**Given request:**
Every line from the one with "return onBody(start, 0, 0).x" to the one with "import numpy as np", including those two, is to be copied exactly; all other lines of the entries below are left out.

--- Record set ---

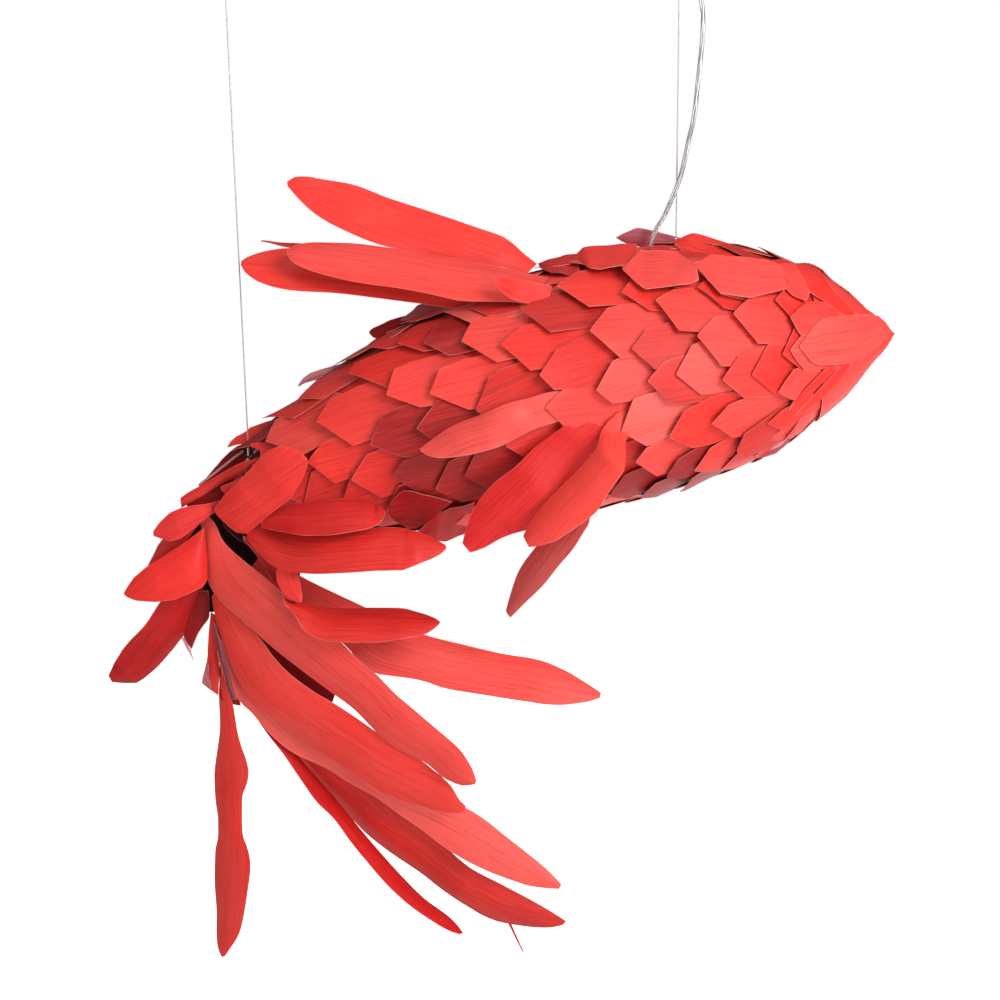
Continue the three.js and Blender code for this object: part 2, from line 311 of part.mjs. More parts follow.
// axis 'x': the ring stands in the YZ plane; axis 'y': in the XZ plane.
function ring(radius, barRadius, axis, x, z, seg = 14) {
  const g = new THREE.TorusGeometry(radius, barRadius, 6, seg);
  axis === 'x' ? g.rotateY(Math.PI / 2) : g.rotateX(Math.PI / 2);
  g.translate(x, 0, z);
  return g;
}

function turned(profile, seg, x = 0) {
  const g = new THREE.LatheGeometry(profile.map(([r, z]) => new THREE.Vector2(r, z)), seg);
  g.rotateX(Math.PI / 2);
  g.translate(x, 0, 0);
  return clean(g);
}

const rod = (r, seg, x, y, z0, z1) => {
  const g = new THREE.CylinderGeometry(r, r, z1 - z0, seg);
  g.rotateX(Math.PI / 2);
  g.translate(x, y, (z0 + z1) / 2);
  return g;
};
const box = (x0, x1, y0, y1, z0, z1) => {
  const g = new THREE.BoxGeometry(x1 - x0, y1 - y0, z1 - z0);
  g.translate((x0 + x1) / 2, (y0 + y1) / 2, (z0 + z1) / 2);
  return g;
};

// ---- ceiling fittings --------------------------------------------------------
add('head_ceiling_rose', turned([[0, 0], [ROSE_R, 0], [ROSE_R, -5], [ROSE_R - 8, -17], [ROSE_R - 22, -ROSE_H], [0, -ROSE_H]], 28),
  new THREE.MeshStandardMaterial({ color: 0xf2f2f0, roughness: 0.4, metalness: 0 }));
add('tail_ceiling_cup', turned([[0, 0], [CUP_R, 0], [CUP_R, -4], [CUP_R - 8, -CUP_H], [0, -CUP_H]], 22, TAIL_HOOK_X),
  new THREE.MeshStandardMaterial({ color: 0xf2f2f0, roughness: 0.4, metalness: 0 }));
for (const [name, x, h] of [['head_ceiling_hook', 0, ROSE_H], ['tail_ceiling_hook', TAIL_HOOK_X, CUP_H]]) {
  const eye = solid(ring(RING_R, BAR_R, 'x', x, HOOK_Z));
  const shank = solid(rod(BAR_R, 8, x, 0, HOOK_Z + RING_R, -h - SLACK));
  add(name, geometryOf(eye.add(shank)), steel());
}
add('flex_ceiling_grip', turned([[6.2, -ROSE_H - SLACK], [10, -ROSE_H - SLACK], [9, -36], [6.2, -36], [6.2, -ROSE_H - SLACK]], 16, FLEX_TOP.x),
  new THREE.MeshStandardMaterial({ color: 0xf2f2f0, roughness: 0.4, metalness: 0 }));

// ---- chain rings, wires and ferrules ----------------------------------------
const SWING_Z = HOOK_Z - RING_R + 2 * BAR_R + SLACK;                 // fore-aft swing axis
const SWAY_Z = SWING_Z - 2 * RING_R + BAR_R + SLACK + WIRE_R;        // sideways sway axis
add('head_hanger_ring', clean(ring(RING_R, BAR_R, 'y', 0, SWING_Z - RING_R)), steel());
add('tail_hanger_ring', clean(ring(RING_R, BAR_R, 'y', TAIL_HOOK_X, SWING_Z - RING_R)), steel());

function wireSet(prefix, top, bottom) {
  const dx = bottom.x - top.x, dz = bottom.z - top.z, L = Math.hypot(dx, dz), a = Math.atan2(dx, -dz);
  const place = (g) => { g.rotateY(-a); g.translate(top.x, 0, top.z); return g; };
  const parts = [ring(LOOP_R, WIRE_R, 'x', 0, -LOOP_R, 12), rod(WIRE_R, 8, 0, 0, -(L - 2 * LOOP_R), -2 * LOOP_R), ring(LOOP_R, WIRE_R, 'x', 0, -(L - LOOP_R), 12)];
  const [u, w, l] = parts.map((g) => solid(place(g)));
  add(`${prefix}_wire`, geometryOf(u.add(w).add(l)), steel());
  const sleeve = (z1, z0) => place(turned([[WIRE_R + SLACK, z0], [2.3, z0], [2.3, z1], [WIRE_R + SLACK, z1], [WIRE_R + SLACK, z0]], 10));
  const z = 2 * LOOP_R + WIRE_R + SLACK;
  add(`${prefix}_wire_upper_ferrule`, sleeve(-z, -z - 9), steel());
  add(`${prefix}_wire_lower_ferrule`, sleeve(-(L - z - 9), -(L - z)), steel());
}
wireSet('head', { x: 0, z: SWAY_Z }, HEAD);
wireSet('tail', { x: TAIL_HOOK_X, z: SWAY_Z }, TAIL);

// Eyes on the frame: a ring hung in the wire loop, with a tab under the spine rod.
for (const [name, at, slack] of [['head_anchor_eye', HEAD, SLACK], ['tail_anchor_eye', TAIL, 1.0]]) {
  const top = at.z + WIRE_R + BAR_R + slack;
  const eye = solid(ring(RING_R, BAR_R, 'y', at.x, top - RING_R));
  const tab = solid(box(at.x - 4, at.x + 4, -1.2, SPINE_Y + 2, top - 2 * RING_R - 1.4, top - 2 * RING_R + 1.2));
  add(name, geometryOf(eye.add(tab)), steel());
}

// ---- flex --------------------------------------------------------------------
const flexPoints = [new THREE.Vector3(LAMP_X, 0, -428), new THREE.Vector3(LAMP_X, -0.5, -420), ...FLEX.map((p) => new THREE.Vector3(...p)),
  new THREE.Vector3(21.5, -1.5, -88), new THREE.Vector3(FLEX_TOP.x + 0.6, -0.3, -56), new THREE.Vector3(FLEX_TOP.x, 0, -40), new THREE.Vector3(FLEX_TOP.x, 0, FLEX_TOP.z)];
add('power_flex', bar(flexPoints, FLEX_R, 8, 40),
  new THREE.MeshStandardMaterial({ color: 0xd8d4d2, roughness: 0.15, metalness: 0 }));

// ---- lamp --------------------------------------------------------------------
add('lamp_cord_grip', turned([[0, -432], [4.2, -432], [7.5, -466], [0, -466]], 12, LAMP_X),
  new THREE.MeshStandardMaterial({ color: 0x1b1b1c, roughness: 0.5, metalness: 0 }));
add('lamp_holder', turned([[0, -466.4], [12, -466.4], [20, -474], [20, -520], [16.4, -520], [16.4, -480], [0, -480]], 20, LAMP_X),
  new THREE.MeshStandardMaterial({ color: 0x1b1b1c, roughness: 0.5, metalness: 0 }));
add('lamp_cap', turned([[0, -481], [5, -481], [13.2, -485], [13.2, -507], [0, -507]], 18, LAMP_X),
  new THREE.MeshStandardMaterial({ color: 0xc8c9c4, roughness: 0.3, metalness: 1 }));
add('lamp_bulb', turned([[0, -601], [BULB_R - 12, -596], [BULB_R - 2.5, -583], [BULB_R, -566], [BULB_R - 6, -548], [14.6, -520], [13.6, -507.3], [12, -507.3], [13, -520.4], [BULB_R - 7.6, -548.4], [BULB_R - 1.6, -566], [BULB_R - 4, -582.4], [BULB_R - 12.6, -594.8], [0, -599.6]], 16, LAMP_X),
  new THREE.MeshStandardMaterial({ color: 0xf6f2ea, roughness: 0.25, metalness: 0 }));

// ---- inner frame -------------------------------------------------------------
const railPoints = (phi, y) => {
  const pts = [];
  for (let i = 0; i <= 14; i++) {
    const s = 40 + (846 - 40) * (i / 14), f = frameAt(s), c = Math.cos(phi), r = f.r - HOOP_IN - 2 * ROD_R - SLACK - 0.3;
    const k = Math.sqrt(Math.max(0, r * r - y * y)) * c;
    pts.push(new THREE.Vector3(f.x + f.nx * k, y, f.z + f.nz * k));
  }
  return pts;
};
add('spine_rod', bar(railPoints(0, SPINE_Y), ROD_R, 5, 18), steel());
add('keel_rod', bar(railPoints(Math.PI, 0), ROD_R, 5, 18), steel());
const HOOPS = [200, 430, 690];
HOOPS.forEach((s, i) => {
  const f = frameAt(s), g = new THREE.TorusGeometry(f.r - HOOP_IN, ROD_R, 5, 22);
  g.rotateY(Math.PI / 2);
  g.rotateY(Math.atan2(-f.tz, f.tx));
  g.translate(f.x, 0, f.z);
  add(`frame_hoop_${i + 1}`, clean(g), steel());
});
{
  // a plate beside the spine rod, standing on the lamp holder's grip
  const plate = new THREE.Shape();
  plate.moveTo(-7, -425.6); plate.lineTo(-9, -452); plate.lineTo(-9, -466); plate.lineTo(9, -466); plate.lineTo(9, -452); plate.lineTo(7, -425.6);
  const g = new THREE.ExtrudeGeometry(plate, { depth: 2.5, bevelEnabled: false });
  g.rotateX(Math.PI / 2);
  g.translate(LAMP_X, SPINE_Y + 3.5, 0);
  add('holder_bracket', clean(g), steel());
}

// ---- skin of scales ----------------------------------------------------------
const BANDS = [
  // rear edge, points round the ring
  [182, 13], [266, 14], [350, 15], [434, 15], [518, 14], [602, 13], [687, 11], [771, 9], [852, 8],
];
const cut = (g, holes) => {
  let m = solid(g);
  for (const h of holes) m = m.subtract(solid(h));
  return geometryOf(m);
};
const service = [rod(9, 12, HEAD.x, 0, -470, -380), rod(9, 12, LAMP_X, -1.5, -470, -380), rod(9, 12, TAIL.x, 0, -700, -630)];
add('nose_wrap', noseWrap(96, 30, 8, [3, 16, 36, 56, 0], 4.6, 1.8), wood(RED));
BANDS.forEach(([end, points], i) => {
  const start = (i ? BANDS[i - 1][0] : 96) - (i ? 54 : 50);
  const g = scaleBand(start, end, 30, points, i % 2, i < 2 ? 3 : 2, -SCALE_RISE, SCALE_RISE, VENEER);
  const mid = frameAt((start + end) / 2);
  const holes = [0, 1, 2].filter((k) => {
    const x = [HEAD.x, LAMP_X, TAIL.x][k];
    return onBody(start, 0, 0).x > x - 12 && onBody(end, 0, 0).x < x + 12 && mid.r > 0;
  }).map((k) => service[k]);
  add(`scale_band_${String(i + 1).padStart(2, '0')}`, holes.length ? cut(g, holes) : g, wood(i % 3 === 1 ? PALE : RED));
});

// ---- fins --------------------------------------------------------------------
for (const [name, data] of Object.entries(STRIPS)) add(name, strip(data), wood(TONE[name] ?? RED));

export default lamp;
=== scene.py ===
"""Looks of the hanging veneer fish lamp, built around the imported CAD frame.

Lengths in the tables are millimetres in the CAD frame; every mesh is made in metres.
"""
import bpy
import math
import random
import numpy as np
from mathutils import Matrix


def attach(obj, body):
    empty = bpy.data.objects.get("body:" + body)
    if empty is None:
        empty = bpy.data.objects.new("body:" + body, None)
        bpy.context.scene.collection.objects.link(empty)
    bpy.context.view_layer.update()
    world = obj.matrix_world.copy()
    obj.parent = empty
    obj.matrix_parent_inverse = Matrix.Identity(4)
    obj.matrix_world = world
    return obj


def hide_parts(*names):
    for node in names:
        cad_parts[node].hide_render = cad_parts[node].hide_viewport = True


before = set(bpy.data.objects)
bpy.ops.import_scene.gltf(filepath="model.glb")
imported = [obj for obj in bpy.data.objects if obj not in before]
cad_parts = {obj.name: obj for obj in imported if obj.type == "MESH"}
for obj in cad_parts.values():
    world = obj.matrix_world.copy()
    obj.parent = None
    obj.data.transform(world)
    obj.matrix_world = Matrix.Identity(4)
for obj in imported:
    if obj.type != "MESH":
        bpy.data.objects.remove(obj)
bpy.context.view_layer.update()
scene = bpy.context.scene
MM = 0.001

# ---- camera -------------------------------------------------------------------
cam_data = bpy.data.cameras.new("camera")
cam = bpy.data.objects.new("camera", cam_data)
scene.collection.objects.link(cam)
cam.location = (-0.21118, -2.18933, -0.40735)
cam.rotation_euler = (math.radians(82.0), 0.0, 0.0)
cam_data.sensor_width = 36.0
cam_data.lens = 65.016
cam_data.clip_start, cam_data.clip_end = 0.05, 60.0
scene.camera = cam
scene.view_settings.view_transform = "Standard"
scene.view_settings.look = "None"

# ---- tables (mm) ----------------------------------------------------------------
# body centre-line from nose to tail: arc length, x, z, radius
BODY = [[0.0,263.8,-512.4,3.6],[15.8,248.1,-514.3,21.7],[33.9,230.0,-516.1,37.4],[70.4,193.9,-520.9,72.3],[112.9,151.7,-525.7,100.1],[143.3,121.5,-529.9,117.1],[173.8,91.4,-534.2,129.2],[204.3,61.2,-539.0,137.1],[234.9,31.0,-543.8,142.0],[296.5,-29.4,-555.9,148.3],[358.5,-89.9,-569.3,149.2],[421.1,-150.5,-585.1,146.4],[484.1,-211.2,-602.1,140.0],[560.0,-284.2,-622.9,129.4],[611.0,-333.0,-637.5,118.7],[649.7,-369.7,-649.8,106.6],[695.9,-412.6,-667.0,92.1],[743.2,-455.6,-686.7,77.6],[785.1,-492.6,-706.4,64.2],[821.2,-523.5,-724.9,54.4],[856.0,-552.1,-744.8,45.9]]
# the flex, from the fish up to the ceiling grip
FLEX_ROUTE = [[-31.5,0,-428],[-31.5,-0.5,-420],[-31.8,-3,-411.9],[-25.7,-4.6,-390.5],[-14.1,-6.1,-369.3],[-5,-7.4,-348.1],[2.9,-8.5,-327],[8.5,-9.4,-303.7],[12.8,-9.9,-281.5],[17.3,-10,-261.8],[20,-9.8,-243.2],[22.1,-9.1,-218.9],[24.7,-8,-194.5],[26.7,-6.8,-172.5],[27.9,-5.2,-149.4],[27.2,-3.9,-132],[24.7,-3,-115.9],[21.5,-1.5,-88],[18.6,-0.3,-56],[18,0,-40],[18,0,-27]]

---
--- Record set ---

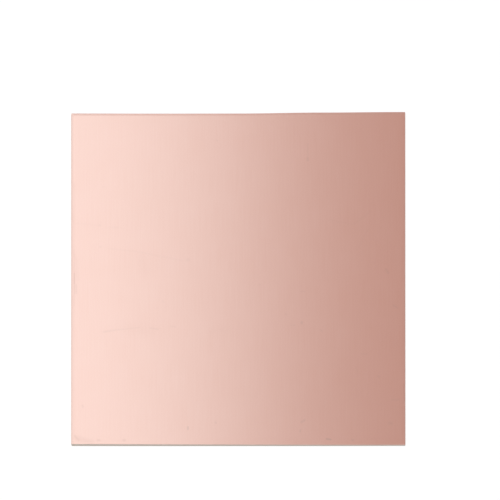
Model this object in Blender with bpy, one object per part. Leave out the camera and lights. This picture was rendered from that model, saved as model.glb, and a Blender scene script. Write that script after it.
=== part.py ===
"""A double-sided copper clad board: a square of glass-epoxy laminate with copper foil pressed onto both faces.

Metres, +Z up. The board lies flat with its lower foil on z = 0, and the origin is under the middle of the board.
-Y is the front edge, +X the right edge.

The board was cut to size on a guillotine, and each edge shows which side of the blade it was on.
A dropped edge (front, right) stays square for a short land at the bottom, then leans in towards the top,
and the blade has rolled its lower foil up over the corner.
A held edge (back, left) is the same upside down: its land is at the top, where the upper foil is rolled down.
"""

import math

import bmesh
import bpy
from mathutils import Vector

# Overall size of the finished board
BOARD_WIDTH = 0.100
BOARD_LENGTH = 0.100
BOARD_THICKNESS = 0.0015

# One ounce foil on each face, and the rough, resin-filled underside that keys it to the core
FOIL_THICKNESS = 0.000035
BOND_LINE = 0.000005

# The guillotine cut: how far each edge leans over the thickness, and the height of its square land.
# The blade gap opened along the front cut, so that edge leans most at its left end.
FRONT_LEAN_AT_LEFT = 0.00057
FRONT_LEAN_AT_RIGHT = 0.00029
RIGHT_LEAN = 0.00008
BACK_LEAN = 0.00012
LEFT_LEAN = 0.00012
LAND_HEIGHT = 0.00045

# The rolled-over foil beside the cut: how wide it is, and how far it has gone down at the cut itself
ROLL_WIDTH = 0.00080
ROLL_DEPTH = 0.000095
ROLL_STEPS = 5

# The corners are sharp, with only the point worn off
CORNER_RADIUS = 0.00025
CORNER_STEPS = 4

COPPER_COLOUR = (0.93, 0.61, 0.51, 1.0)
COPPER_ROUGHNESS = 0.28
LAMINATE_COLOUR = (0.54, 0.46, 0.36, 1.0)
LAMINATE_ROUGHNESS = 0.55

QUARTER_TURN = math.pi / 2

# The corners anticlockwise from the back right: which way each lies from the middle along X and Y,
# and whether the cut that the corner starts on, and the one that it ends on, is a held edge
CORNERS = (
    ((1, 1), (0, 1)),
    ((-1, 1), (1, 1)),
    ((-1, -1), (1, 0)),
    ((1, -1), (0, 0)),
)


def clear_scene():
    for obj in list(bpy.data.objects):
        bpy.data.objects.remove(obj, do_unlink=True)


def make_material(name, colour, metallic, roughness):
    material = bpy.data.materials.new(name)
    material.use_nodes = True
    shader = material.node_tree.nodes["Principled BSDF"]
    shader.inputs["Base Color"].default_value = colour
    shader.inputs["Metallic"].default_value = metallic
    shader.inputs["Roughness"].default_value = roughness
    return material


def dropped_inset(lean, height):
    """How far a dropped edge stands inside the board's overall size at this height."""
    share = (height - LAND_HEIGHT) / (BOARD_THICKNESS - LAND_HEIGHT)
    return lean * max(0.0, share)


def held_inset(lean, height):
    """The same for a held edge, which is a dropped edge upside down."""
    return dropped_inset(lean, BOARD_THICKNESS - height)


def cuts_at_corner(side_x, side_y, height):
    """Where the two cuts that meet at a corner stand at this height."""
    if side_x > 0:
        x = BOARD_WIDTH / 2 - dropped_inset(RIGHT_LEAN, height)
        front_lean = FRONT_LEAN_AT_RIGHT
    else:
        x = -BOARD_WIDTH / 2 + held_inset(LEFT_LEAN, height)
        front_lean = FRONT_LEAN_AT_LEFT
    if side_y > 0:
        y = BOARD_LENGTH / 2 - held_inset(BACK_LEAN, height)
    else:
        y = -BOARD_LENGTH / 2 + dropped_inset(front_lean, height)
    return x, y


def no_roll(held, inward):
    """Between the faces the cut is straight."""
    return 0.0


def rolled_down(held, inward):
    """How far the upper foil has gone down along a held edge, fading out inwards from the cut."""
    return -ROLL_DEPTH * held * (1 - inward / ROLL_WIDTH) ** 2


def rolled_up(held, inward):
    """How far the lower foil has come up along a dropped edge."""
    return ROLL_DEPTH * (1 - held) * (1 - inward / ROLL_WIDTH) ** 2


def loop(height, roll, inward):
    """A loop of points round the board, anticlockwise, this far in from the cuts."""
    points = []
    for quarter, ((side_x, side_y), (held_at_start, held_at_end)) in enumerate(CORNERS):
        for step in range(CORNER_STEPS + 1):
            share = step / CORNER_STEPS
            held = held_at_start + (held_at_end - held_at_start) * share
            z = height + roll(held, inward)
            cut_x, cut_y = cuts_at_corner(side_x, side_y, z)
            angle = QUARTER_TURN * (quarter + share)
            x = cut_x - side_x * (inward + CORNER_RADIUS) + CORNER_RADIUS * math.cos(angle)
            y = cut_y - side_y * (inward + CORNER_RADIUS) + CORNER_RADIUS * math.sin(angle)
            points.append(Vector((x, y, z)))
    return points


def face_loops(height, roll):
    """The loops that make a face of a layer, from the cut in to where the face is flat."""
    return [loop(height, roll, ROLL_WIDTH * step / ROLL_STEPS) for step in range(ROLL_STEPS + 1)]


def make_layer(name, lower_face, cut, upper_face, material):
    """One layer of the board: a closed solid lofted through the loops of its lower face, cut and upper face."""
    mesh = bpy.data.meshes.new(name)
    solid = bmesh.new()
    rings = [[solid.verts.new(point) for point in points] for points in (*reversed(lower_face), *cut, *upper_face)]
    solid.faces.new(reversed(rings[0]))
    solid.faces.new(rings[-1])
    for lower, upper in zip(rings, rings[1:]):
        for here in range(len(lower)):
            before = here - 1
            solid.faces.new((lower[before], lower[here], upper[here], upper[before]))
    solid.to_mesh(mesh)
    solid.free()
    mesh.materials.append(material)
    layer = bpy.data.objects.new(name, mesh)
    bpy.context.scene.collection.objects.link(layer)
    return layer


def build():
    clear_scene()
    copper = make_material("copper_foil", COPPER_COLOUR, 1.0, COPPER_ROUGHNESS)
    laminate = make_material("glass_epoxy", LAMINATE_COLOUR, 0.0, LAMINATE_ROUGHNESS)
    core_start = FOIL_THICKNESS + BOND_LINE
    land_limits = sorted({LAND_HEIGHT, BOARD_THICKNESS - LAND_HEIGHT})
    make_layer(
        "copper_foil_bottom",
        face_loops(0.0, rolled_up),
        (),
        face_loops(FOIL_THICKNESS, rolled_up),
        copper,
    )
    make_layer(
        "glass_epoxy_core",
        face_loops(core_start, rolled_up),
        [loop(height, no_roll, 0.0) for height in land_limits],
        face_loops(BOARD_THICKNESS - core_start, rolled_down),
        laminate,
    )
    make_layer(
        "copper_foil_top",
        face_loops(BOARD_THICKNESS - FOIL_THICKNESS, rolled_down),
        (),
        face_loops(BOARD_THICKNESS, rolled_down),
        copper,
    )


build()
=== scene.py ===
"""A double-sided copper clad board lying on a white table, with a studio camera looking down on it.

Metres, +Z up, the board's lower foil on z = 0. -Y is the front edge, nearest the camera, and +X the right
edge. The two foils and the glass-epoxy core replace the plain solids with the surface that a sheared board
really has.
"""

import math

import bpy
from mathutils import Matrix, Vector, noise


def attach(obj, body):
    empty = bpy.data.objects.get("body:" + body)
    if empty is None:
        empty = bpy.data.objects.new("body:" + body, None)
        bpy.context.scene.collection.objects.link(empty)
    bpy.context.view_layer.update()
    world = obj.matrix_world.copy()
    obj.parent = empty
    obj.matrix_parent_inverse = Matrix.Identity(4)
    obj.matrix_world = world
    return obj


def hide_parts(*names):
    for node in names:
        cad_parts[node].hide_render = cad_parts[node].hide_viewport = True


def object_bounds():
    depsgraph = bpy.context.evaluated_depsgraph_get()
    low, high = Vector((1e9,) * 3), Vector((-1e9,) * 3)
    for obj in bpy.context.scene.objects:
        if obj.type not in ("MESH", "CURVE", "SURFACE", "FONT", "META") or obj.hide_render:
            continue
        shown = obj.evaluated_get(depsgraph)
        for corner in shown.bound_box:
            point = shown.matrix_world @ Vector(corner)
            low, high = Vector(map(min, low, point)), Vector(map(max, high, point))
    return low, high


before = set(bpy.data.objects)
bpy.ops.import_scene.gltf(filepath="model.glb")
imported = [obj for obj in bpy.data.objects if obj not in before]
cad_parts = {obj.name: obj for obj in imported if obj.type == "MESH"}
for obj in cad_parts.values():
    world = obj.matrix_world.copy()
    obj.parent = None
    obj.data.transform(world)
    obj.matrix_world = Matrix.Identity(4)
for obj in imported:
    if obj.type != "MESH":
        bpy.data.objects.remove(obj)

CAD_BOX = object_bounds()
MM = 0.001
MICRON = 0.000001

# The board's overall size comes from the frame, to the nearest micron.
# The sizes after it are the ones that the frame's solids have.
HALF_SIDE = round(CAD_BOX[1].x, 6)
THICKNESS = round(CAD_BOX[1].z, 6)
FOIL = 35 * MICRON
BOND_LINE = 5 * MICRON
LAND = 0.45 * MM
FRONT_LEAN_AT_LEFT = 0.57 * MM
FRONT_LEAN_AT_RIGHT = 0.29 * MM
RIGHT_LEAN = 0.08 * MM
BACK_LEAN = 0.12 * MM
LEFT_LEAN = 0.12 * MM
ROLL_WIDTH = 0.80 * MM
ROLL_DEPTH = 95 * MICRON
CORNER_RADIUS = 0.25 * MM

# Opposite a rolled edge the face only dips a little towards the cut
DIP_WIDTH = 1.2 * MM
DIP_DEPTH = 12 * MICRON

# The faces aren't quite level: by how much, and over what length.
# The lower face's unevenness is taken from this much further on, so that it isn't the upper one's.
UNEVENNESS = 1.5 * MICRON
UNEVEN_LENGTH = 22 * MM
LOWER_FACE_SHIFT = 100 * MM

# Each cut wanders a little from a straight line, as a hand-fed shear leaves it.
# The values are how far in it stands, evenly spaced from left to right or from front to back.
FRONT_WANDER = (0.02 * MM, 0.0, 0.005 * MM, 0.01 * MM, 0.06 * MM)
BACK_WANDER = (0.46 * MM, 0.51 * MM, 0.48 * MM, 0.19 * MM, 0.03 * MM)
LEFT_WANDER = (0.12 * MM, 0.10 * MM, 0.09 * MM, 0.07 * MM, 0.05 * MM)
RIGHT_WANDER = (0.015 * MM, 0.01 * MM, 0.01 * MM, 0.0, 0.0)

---

**Result of this task:**
    return onBody(start, 0, 0).x > x - 12 && onBody(end, 0, 0).x < x + 12 && mid.r > 0;
  }).map((k) => service[k]);
  add(`scale_band_${String(i + 1).padStart(2, '0')}`, holes.length ? cut(g, holes) : g, wood(i % 3 === 1 ? PALE : RED));
});

// ---- fins --------------------------------------------------------------------
for (const [name, data] of Object.entries(STRIPS)) add(name, strip(data), wood(TONE[name] ?? RED));

export default lamp;
=== scene.py ===
"""Looks of the hanging veneer fish lamp, built around the imported CAD frame.

Lengths in the tables are millimetres in the CAD frame; every mesh is made in metres.
"""
import bpy
import math
import random
import numpy as np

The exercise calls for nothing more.